Upon clicking that you will get a page like so and from there you can have complete control over your sweeps -

What is more convincing is with W&B, you get a nice overview of Sweeps and it looks like so -

Now on the respective workspace, you will have a collective overview of the *first ten* runs that came out as results of running the different methods -

What is even more convincing for going with Bayesian search is if we group all the important metrics like loss, val_loss, accuracy and val_accuracy we would get and it clearly tells us about the supremacy of the Bayesian search process -

On yours Sweeps Overview page (a sample), you would find a button Create sweep and when clicked it shows something like the following -

It lets you take an existing W&B Sweeps project with some runs and generate a new sweep based on your configuration variables quickly.

Now what I would do is -

- Download the default configuration file (sweep.yaml) (you can, of course, configure your own).
- Package the train function in a Python script and name it as train.py. You can check out the script here.
- Follow the instructions from the above snapshot.

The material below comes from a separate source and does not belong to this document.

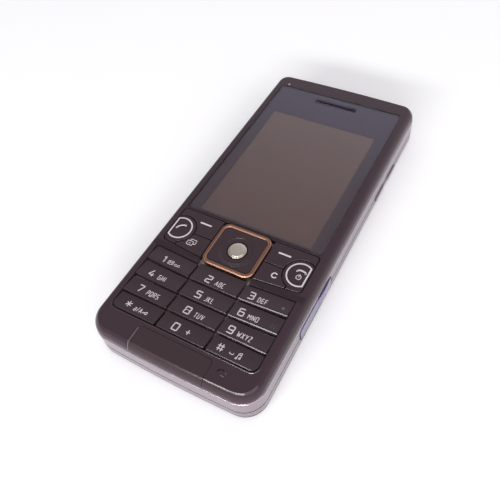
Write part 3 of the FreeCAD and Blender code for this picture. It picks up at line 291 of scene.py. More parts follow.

And voila! Your sweep should be up and running -

That’s it for this article. If the topic of hyperparameter tuning interests you then you should check out James Bergstra’s works -

- Making a Science of Model Search: Hyperparameter Optimization in Hundreds of Dimensions for Vision Architectures
- Algorithms for Hyper-Parameter Optimization

I hope you got a good introduction to the Bayesian search process for tuning hyperparameters for Machine Learning models. I cannot wait to see how beneficial Bayesian search would be for your projects.